Boris Johnson is no ivory-tower academic, and pursues his main idea: that Rome is an abiding archetype in the European consciousness, with insights gleaned from his experiences as a politician moving in the corridors of anecdote, if not power, of the European Union. He also exposes fairly convincingly why the EU will never, on its current basis and practices, become another Roman Empire – despite its rather alarming pretensions. The plaque on the Capitoline Hill to commemorate the ‘agreement’ over the European constitution by the heads of state in 2004 illustrates these grandiose pretensions perfectly.

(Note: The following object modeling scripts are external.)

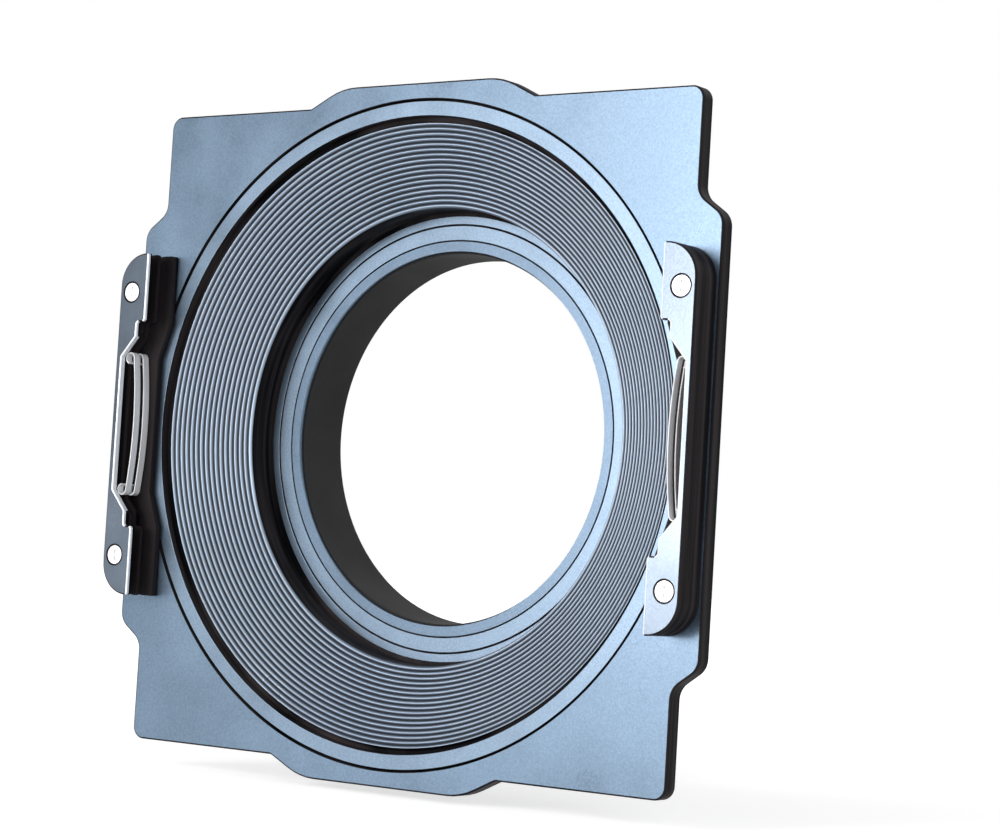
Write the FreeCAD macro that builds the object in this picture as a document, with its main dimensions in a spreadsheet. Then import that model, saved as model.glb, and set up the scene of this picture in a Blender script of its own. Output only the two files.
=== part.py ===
import FreeCAD, Part
import math
import os
import Sketcher

# Square filter holder for an ultra-wide lens.
# The optical axis is Y and the front faces -Y. Z is up and X is to the right, seen from the front.
# The origin is the centre of the lens bore's rear mouth.
# Depths are measured backwards from the plate's front face, and heights forwards from it.

doc = FreeCAD.newDocument("square_filter_holder")
sheet = doc.addObject("Spreadsheet::Sheet", "sizes")

DRIVING_SIZES = [
    ("filter_width", 150.0, "width of the filters that the rails hold"),
    ("filter_thickness", 2.0, "thickness of a filter"),
    ("slot_play", 0.1, "slot height beyond the filter's thickness"),
    ("edge_play", 0.2, "room at each side edge of a filter"),
    ("rail_end_length", 16.5, "rail beyond the notch, at each end"),
    ("rail_end_radius", 7.6, "round of a rail's outer end corners"),
    ("rail_overlap", 2.7, "cover and divider over the filter's edge"),
    ("base_overlap", 4.8, "base strip under the filter's edge, near its ends"),
    ("base_middle_overlap", 1.8, "base strip under the filter's edge, in the middle"),
    ("base_thickness", 1.8, "thickness of a base strip"),
    ("divider_thickness", 1.0, "thickness of a divider"),
    ("cover_chamfer", 0.35, "chamfer round a cover's front face"),
    ("window_bridge", 1.6, "width of rail left outside a window"),
    ("window_half_length", 16.0, "half the window's length at its back wall"),
    ("window_slope_length", 4.9, "length of the slope at each end of a window"),
    ("notch_end_length", 3.6, "shallow notch beyond the window's slope, at each end"),
    ("notch_depth", 2.5, "depth of the shallow notch at the window"),
    ("notch_radius", 0.8, "round of the notch's corners"),
    ("pocket_extra", 2.3, "spring pocket longer than the window, at each end"),
    ("spring_thickness", 0.3, "thickness of the leaf springs' strip"),
    ("spring_side_play", 0.1, "room above and below a spring in its slot"),
    ("spring_grip", 0.1, "how far a relaxed spring stands inside the filter's edge"),
    ("spring_bow", 1.2, "rise of a leaf spring's middle"),
    ("spring_end_room", 2.3, "pocket beyond the spring's curled ends"),
    ("spring_back_room", 0.1, "room behind a spring's curled ends"),
    ("spring_eye_radius", 1.25, "centre-line radius of a spring's curled ends"),
    ("plate_thickness", 4.0, "thickness of the plate"),
    ("plate_side_margin", 0.8, "plate beyond the rails' outer faces"),
    ("bump_margin", 3.7, "plate beyond the counterbore, at the top and bottom bumps"),
    ("bump_rise", 4.5, "rise of the bumps over the plate's corners"),
    ("bump_foot", 31.8, "half the width of a bump at its foot"),
    ("bump_slope_width", 9.0, "width of the slope at each side of a bump"),
    ("side_step_start", 6.4, "plate's wide middle beyond the rail's ends"),
    ("side_step_length", 4.6, "length of the slope from the wide middle to the corner edge"),
    ("bump_radius", 17.0, "broad round of the bump's shoulders"),
    ("side_step_radius", 4.3, "round of both bends of the side step"),
    ("plate_corner_radius", 3.0, "round of the plate's four corners"),
    ("plate_chamfer", 0.3, "chamfer round the plate's front face"),
    ("bore_margin", 1.1, "counterbore's radius beyond the filter's edge"),
    ("bore_gap", 0.5, "visible gap round the flange"),
    ("lip_width", 2.1, "width of the plate's lip behind the flange"),
    ("running_clearance", 0.05, "radial clearance of the two turning fits"),
    ("flange_recess", 0.3, "flange's front face below the plate's"),
    ("flange_thickness", 1.4, "thickness of the flange"),
    ("flange_bore_step", 3.4, "flange's inner edge inside its outer edge"),
    ("glide_thickness", 0.4, "thickness of the glide ring"),
    ("glide_inset", 0.2, "glide ring's edges inside the flange's"),
    ("glide_play", 0.1, "gap between the glide ring and the counterbore's floor"),
    ("axial_play", 0.15, "gap between the plate's back and the retaining ring"),
    ("rib_start_step", 1.5, "first rib's crest inside the flange's inner edge"),
    ("rib_start_depth", 2.1, "depth of the first rib's crest"),
    ("rib_pitch", 1.1, "distance between ribs, along the radius"),
    ("rib_end_step", 0.5, "last rib's crest outside the neck"),
    ("rib_cone_depth", 8.2, "depth gained from the first rib's crest to the last"),
    ("rib_height", 0.55, "height of a rib over its valley"),
    ("neck_edge_drop", 0.6, "neck's front edge behind the last rib's crest"),
    ("neck_front_length", 6.8, "neck from its front edge to the seat ring's face"),
    ("neck_wall", 3.4, "wall of the neck behind the ribs"),
    ("neck_shoulder_drop", 1.8, "outer cone's foot behind the neck's front edge"),
    ("neck_overrun", 0.5, "neck's end behind the start of the collet's taper"),
    ("thread_setback", 2.8, "clamp ring's seat on the neck, behind the seat ring's face"),
    ("thread_relief", 1.0, "that seat inside the neck's outer face"),
    ("thread_wall", 3.5, "wall of the neck's rear end"),
    ("retaining_flange_width", 4.05, "width of the retaining ring's inner flange"),
    ("retaining_rim_length", 1.85, "retaining ring's rim in front of its inner flange"),
    ("retaining_thickness", 1.8, "thickness of the retaining ring's inner flange"),
    ("retaining_reach", 1.4, "retaining ring beyond the plate's counterbore"),
    ("retaining_screw_count", 8, "screws in the retaining ring"),
    ("retaining_screw_inset", 2.0, "retaining screws outside the register"),
    ("retaining_screw_radius", 0.9, "radius of a retaining screw's shank"),
    ("retaining_head_radius", 1.8, "radius of a retaining screw's head"),
    ("retaining_screw_bite", 2.4, "retaining screw's depth in the funnel"),
    ("seat_land", 2.85, "funnel's lip outside the recess that takes the seat ring"),
    ("seat_ring_width", 4.0, "recess for the seat ring outside the collet"),
    ("seat_flange_thickness", 1.5, "thickness of the seat ring's flange"),
    ("seat_step", 1.15, "width of the step under the seat ring's flange"),
    ("lip_thickness", 3.5, "thickness of the funnel's inner lip"),
    ("seat_length", 5.4, "whole length of the seat ring"),
    ("ring_gap", 0.15, "gap round the seat ring and round the collet"),
    ("lens_bore_radius", 43.0, "radius of the bore that goes on the lens"),
    ("collet_wall", 2.25, "wall of the collet's nose"),
    ("collet_shoulder", 2.25, "rise of the collet's shoulder behind the seat ring"),
    ("collet_shoulder_length", 2.0, "length of that shoulder"),
    ("collet_taper_length", 3.5, "length of the collet's tapered tail"),
    ("collet_tail_wall", 1.35, "wall at the end of the tail"),
    ("collet_slit_count", 6, "slits in the collet's tail"),
    ("collet_slit_width", 1.5, "width of a slit"),
    ("collet_slit_length", 7.0, "length of a slit"),
    ("liner_thickness", 0.5, "thickness of the soft sleeve in the collet"),
    ("liner_setback", 1.3, "sleeve's front end behind the collet's"),
    ("liner_length", 14.0, "length of the soft sleeve"),
    ("clamp_wall", 5.5, "wall of the clamp ring outside the neck"),
    ("clamp_front_gap", 0.6, "gap between the clamp ring and the neck's shoulder"),
    ("clamp_back_wall", 3.0, "thickness of the clamp ring's back wall"),
    ("clamp_end_gap", 0.5, "gap between the neck's end and the clamp's back wall"),
    ("clamp_cone_gap", 0.45, "room between the clamp's cone and the collet's tail"),
    ("clamp_chamfer", 0.8, "chamfer of the clamp ring's outer edges"),
    ("grip_count", 30, "grip grooves round the clamp ring"),
    ("grip_radius", 2.0, "radius of a grip groove"),
    ("grip_depth", 0.8, "depth of a grip groove"),
    ("screw_side", 2.0, "rail screws outside the filter's edge"),
    ("screw_end_inset", 9.4, "rail screws inside the rail's ends"),
    ("screw_radius", 1.2, "radius of a rail screw's shank"),
    ("screw_hole_play", 0.05, "radial room round every screw's shank"),
    ("screw_head_radius", 2.5, "radius of a rail screw's head"),
    ("screw_sink", 0.1, "head below the cover's front face"),
    ("screw_bite", 3.0, "rail screw's depth in the plate"),
    ("recess_width", 0.6, "width of the cross recess in a screw's head"),
    ("recess_length", 2.6, "length of the cross recess in a rail screw's head"),
    ("recess_depth", 0.7, "depth of the cross recess"),
]


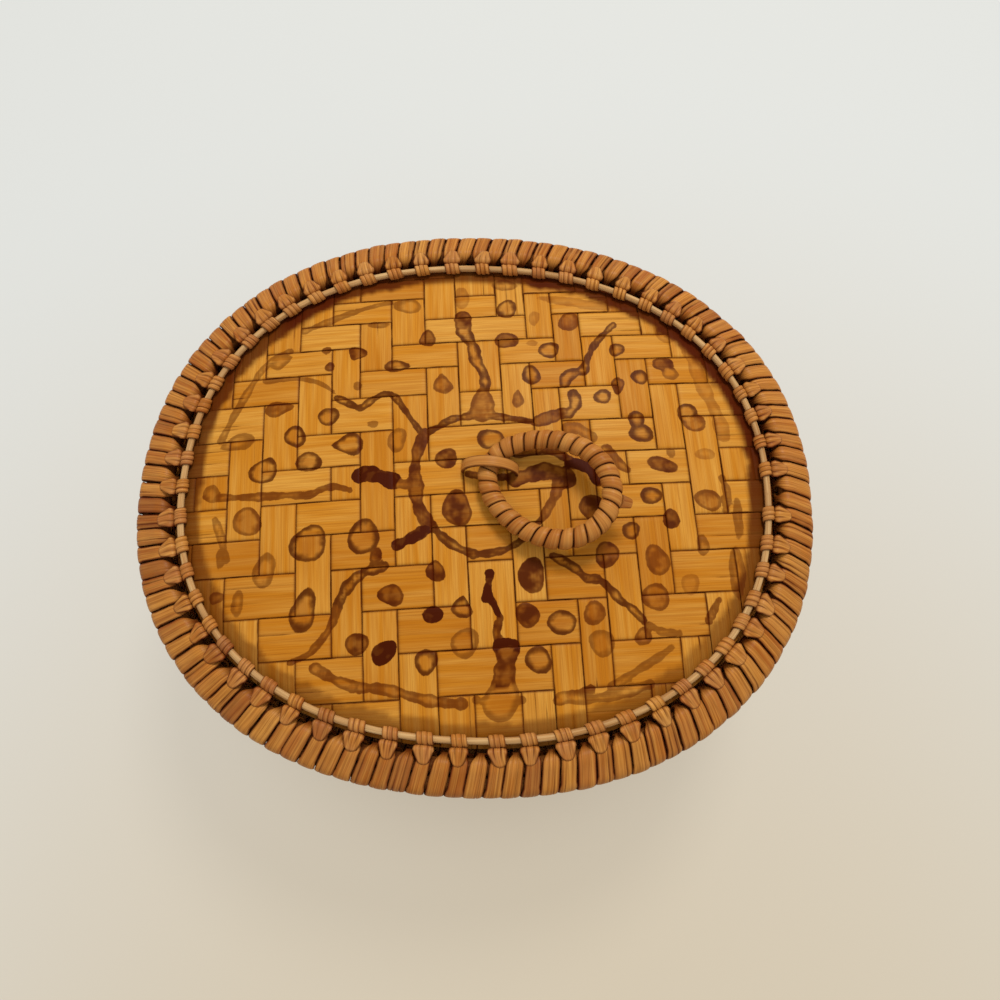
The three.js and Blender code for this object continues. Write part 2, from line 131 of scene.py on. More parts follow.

Whether you are a conspiracy theorist or not, you should read it in full on pp 30-31.
 
From the point of view of the church, the most interesting part of the book will probably be Johnson’s observations on the relationship between Christianity and 1st century Rome – and the Emperor Augustus in particular. The book provides the perfect framework for viewing and understanding the political conflict between the Christian faith and Rome – and why the declaration of Jesus as Lord became such a heinous offence in the Roman Empire. The parallels (and therefore conflicts) drawn out between the language applied to Christ and the language applied to the Roman Emperor are eerie. It is suggested that Christianity deliberately (and therefore provocatively) borrowed some of the language, and when presented in this way by Johnson, it certainly gives pause for thought.
 
In one sense, the book suggests that the Roman Empire has never gone away, and in a 1001 ways, we are still living with its legacy in Europe, not least with some of its mindset and ambitions.This is the Empire we are still, in one way or another, living under, and acting out (more consciously amongst our political masters than perhaps we realize) its dreams and goals.
 
The book moves along at a rollicking pace, and is good fun to read. It is wide-ranging in its scope and ability to bring together diverse areas of interest, and is stimulating for expert and general reader alike.